5. In view of the aforesaid facts as the petitioner has an alternative

efficacious remedy available to him under Section 75 of The Employees'

State Insurance Act, 1948 by way of an appeal before the ESI Court,

accordingly, the present writ petition is not maintainable.

6. Learned counsel for the petitioner has on this being pointed out

given his consent to withdraw the writ petition with liberty to file an

appeal before the ESI Court. However, the learned counsel for the

petitioner has contended that an appeal under Section 75 can be

entertained by the ESI Court provided the same is filed within three

years from the date on which the cause of action accrues as

contemplated under Section 77(1)(a) of the ESI Act, 1948.

7. Learned counsel for the respondent has no objection in case the

petitioners withdraws the writ petition and seeks alternative efficacious

remedy of appeal available to him under Section 75 of the Act. Learned

counsel for the respondent has also agreed that the respondents 1 to 3

would not raise any objection with regard to the limitation if the appeal

is filed by them within four weeks from today.

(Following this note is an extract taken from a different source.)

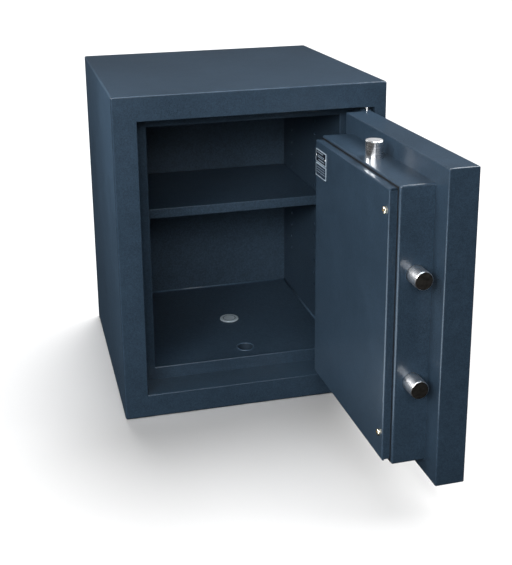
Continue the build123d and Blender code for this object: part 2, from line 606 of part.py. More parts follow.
# key lock case on the slab's inner face
with BuildPart() as lock_case:
    with BuildSketch(front(YS + LOCK_D)):
        with Locations((mid(LOCK_X0, LOCK_X1), mid(LOCK_Z0, LOCK_Z1))):
            Rectangle(LOCK_X1 - LOCK_X0, LOCK_Z1 - LOCK_Z0)
    extrude(amount=LOCK_D)
    fillet(lock_case.edges().filter_by(Axis.Y), 3.0)
    with BuildSketch(front(YS + LOCK_D - 2.5)):
        with Locations((mid(LOCK_X0, LOCK_X1), mid(LOCK_Z0, LOCK_Z1))):
            Rectangle(LOCK_X1 - LOCK_X0 - 22.0, LOCK_Z1 - LOCK_Z0 - 5.0)
    extrude(amount=LOCK_D - 5.0, mode=Mode.SUBTRACT)
    with BuildSketch(front(YS + 3.0)):
        with Locations((KEY_X, KEY_Z)):
            Circle(ROTOR_R + 0.4)
    extrude(amount=3.0, mode=Mode.SUBTRACT)
    with BuildSketch(Plane.XY.offset(LOCK_Z1 - 3.0)):
        with Locations((mid(LBOLT_X0, LBOLT_X1), YF + 52.0)):
            Rectangle(LBOLT_X1 - LBOLT_X0 + 0.4, 6.4)
    extrude(amount=4.0, mode=Mode.SUBTRACT)
    with BuildSketch(front(YS + LOCK_D)):
        with Locations(*[(x, z) for x in (LOCK_X0 + 5.5, LOCK_X1 - 5.5) for z in (LOCK_Z0 + 6.0, LOCK_Z1 - 6.0)]):
            Circle(2.3)
    extrude(amount=LOCK_D, mode=Mode.SUBTRACT)
save(lock_case, "lock_case", True)

with BuildPart() as lock_case_screws:
    with BuildSketch(front(YS + LOCK_D + 2.6)):
        with Locations(*[(x, z) for x in (LOCK_X0 + 5.5, LOCK_X1 - 5.5) for z in (LOCK_Z0 + 6.0, LOCK_Z1 - 6.0)]):
            Circle(4.0)
    extrude(amount=2.6)
    with BuildSketch(front(YS + LOCK_D)):
        with Locations(*[(x, z) for x in (LOCK_X0 + 5.5, LOCK_X1 - 5.5) for z in (LOCK_Z0 + 6.0, LOCK_Z1 - 6.0)]):
            Circle(2.1)
    extrude(amount=LOCK_D - 0.5)
    with BuildSketch(front(YS + LOCK_D + 2.6)):
        with Locations(*[(x, z) for x in (LOCK_X0 + 5.5, LOCK_X1 - 5.5) for z in (LOCK_Z0 + 6.0, LOCK_Z1 - 6.0)]):
            RegularPolygon(2.0, 6)
    extrude(amount=1.6, mode=Mode.SUBTRACT)
save(lock_case_screws, "lock_case_screws", True)

# ================================================================ boltwork (moving pieces)
BAR_X0, BAR_X1 = -78.5, -66.5
with BuildPart() as side_bolts:
    with BuildSketch(Plane.YZ.offset(CASE_XL - THROW)):
        with Locations(*[(BOLT_Y, z) for z in BOLT_Z]):
            Circle(BOLT_R)
    extrude(amount=BAR_X0 - CASE_XL + THROW)
    chamfer(side_bolts.faces().group_by(Axis.X)[0].edges(), 0.8)
save(side_bolts, "side_bolts", True)

rest = radians(CRANK_HALF)
PA_X, PA_Z = SPIN_X - CRANK_R * sin(rest), SPIN_Z + CRANK_R * cos(rest)
PB_X, PB_Z = SPIN_X + CRANK_R * cos(rest), SPIN_Z + CRANK_R * sin(rest)

with BuildPart() as carriage:
    with BuildSketch(Plane.XY.offset(161.0)):
        with Locations((mid(BAR_X0, BAR_X1), BOLT_Y)):
            Rectangle(BAR_X1 - BAR_X0, 24.0)
    extrude(amount=172.0)
    # link to the crank pin, with its upright slot
    with BuildSketch(front(LINK_Y1)):
        with Locations((mid(BAR_X1 - 1.0, PA_X + 9.0), 314.5)):
            Rectangle(PA_X + 9.0 - BAR_X1 + 1.0, 21.0)
        with Locations((PA_X, mid(PA_Z, SPIN_Z + CRANK_R))):
            SlotOverall(SPIN_Z + CRANK_R - PA_Z + SLOT_W + 0.6, SLOT_W, rotation=90, mode=Mode.SUBTRACT)
    extrude(amount=LINK_Y1 - LINK_Y0)
    # arm and lug that the lock bolt blocks
    with BuildSketch(front(LINK_Y1)):
        with Locations((mid(BAR_X1 - 1.0, 5.0), 252.0)):
            Rectangle(5.0 - BAR_X1 + 1.0, 10.0)
    extrude(amount=LINK_Y1 - LINK_Y0)
    with BuildSketch(front(LINK_Y0)):
        with Locations((-0.75, 252.0)):
            Rectangle(11.5, 10.0)
    extrude(amount=7.5)
save(carriage, "carriage", True)

with BuildPart() as top_bolt:
    with BuildSketch(Plane.XY.offset(371.0)):
        with Locations((TOP_BOLT_X, BOLT_Y)):
            Circle(BOLT_R)
    extrude(amount=CASE_ZT + TOP_THROW - 371.0)
    chamfer(top_bolt.faces().sort_by(Axis.Z)[-1].edges(), 0.8)
save(top_bolt, "top_bolt", True)

with BuildPart() as top_link:
    with BuildSketch(front(TLINK_Y1)):
        with Locations((mid(-5.5, 32.5), mid(PB_Z - 10.0, 371.0))):
            Rectangle(38.0, 371.0 - PB_Z + 10.0)
        with Locations((mid(PB_X, SPIN_X + CRANK_R), PB_Z)):
            SlotOverall(SPIN_X + CRANK_R - PB_X + SLOT_W + 0.6, SLOT_W, mode=Mode.SUBTRACT)
    extrude(amount=TLINK_Y1 - TLINK_Y0)
save(top_link, "top_link", True)

with BuildPart() as cam_plate:
    with BuildSketch(front(CAM_Y1)):
        with Locations((SPIN_X, SPIN_Z)):
            Circle(28.0)
            Circle(SPIN_R + 0.03, mode=Mode.SUBTRACT)
    extrude(amount=CAM_Y1 - CAM_Y0)
    with BuildSketch(front(LINK_Y1 - 0.2)):
        with Locations((PA_X, PA_Z)):
            Circle(PINC_R)
    extrude(amount=LINK_Y1 - 0.2 - CAM_Y1)
    with BuildSketch(front(TLINK_Y1)):
        with Locations((PB_X, PB_Z)):
            Circle(PINC_R)
    extrude(amount=TLINK_Y1 - CAM_Y1)
save(cam_plate, "cam_plate", True)

with BuildPart() as spindle:
    with BuildSketch(front(YF + 60.5)):
        with Locations((SPIN_X, SPIN_Z)):
            Circle(SPIN_R)
    extrude(amount=60.5 + 18.0)
save(spindle, "spindle", True)

# bar handle: hub with two equal arms
with BuildPart() as handle:
    with BuildSketch(front(YD - 6.3)):
        with Locations((SPIN_X, SPIN_Z)):
            Circle(14.0)
    extrude(amount=26.0)
    with BuildSketch(Plane.XY.offset(SPIN_Z - 56.0)):
        with Locations((SPIN_X, YF - 33.0)):
            RectangleRounded(17.0, 17.0, 5.0)
    extrude(amount=112.0)
    fillet(handle.faces().filter_by(Axis.Z).sort_by(Axis.Z)[-1].edges(), 4.0)
    fillet(handle.faces().filter_by(Axis.Z).sort_by(Axis.Z)[0].edges(), 4.0)
    with BuildSketch(front(YD)):
        with Locations((SPIN_X, SPIN_Z)):
            Circle(SPIN_R + 0.03)
    extrude(amount=6.0 + 18.2, mode=Mode.SUBTRACT)
save(handle, "handle", True)

# key rotor with its keyway and a driving bit inside the lock
with BuildPart() as key_rotor:
    with BuildSketch(front(YF + 60.0)):
        with Locations((KEY_X, KEY_Z)):
            Circle(ROTOR_R)
    extrude(amount=57.5)
    with BuildSketch(front(YF + 22.0)):
        with Locations((KEY_X, KEY_Z)):
            Rectangle(2.4, 7.4)
    extrude(amount=22.0, mode=Mode.SUBTRACT)
    with BuildSketch(front(YF + 60.0)):
        with Locations((KEY_X + 5.5, KEY_Z)):
            Rectangle(9.0, 3.0)
    extrude(amount=4.0)
save(key_rotor, "key_rotor", True)

with BuildPart() as lock_bolt:
    with BuildSketch(Plane.XY.offset(216.0)):
        with Locations((mid(LBOLT_X0, LBOLT_X1), YF + 52.0)):
            Rectangle(LBOLT_X1 - LBOLT_X0, 6.0)
    extrude(amount=29.0)
save(lock_bolt, "lock_bolt", True)

# drop-shaped cover that hangs over the keyhole
with BuildPart() as keyhole_cover:
    with BuildSketch(front(YD - 4.2)) as drop:
        with Locations((KEY_X, KEY_Z)):
            Circle(9.0)
        with Locations((KEY_X, KEY_Z + 12.0)):
            Circle(5.0)
        make_hull()
    extrude(amount=2.4)
    fillet(keyhole_cover.faces().sort_by(Axis.Y)[0].outer_wire().edges(), 0.8)
    with BuildSketch(front(YD - 1.4)):
        with Locations((KEY_X, KEY_Z + 12.0)):
            Circle(2.0)
    extrude(amount=2.8)
save(keyhole_cover, "keyhole_cover", True)
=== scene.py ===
import bpy, bmesh, json, math
from mathutils import Vector, Matrix


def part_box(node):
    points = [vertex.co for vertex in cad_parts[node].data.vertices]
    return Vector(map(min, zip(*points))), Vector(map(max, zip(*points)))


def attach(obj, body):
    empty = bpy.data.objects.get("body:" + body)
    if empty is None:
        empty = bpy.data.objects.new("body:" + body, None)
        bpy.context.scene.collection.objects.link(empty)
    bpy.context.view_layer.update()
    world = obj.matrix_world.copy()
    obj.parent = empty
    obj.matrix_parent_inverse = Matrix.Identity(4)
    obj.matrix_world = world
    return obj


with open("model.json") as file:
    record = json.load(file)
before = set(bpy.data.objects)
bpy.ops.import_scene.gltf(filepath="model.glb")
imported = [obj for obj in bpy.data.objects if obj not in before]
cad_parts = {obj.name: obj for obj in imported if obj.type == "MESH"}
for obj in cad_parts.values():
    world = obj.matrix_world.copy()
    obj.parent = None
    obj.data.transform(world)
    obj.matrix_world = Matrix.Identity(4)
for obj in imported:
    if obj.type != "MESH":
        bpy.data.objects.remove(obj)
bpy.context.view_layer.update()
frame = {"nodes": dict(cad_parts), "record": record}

# ------------------------------------------------------------------ helpers
D = bpy.data
NODES = [n for b in frame["record"]["behaviour"]["bodies"].values() for n in b]


def new_material(name):
    m = D.materials.new(name)
    m.use_nodes = True
    nt = m.node_tree
    nt.nodes.clear()
    out = nt.nodes.new("ShaderNodeOutputMaterial")
    bsdf = nt.nodes.new("ShaderNodeBsdfPrincipled")
    nt.links.new(bsdf.outputs[0], out.inputs[0])
    return m, nt, bsdf


def node(nt, kind, **vals):
    n = nt.nodes.new(kind)
    for k, v in vals.items():
        if k in n.inputs:
            n.inputs[k].default_value = v
        else:
            setattr(n, k, v)
    return n


def coords(nt):
    return nt.nodes.new("ShaderNodeTexCoord").outputs["Object"]


def noise(nt, vec, scale, detail=3.0, rough=0.55, distortion=0.0):
    n = node(nt, "ShaderNodeTexNoise", Scale=scale, Detail=detail, Roughness=rough, Distortion=distortion)
    nt.links.new(vec, n.inputs["Vector"])
    return n.outputs["Fac"]


def ramp(nt, fac, stops):
    r = nt.nodes.new("ShaderNodeValToRGB")
    r.color_ramp.elements[0].position, r.color_ramp.elements[0].color = stops[0][0], (*stops[0][1], 1)
    r.color_ramp.elements[1].position, r.color_ramp.elements[1].color = stops[-1][0], (*stops[-1][1], 1)
    for p, c in stops[1:-1]:
        e = r.color_ramp.elements.new(p)
        e.color = (*c, 1)
    nt.links.new(fac, r.inputs[0])
    return r.outputs[0]


def maprange(nt, fac, a, b, lo, hi):
    m = node(nt, "ShaderNodeMapRange")
    m.inputs["From Min"].default_value, m.inputs["From Max"].default_value = a, b
    m.inputs["To Min"].default_value, m.inputs["To Max"].default_value = lo, hi
    nt.links.new(fac, m.inputs["Value"])
    return m.outputs["Result"]


def math_node(nt, op, a, b=None):
    m = node(nt, "ShaderNodeMath", operation=op)
    for i, v in enumerate((a, b)):
        if v is None:
            continue
        if isinstance(v, (int, float)):
            m.inputs[i].default_value = v
        else:
            nt.links.new(v, m.inputs[i])
    return m.outputs[0]


def mixrgb(nt, fac, a, b, blend="MIX"):
    m = node(nt, "ShaderNodeMix", data_type="RGBA", blend_type=blend)
    if isinstance(fac, (int, float)):
        m.inputs[0].default_value = fac
    else:
        nt.links.new(fac, m.inputs[0])
    for i, v in ((6, a), (7, b)):
        if isinstance(v, tuple):
            m.inputs[i].default_value = (*v, 1)
        else:
            nt.links.new(v, m.inputs[i])
    return m.outputs[2]


def bump(nt, bsdf, layers):
    """layers: (height socket, distance in metres, strength)."""
    prev = None
    for h, dist, strength in layers:
        b = node(nt, "ShaderNodeBump", Strength=strength, Distance=dist)
        nt.links.new(h, b.inputs["Height"])
        if prev is not None:
            nt.links.new(prev, b.inputs["Normal"])
        prev = b.outputs[0]
    nt.links.new(prev, bsdf.inputs["Normal"])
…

8. In the light of the aforesaid facts and circumstances, the present

writ petition is dismissed as withdrawn with liberty to the petitioner to

file an appeal before the ESI Court within four weeks from today and in

case such an appeal is filed within the time stipulated above, no

objection with regard to the limitation would be taken by the

respondent and the ESI Court shall decide the appeal on merits as

expeditiously as possible.

9. Interim order which has been granted by this Court against the

impugned order dated 18.1.2005 shall continue for a period of four

weeks or till such a prayer is considered by the ESI Court on filing of an

application.

No order as to costs.

File be consigned to the record room.

January 27th, 2009                                        V.K.SHALI, J.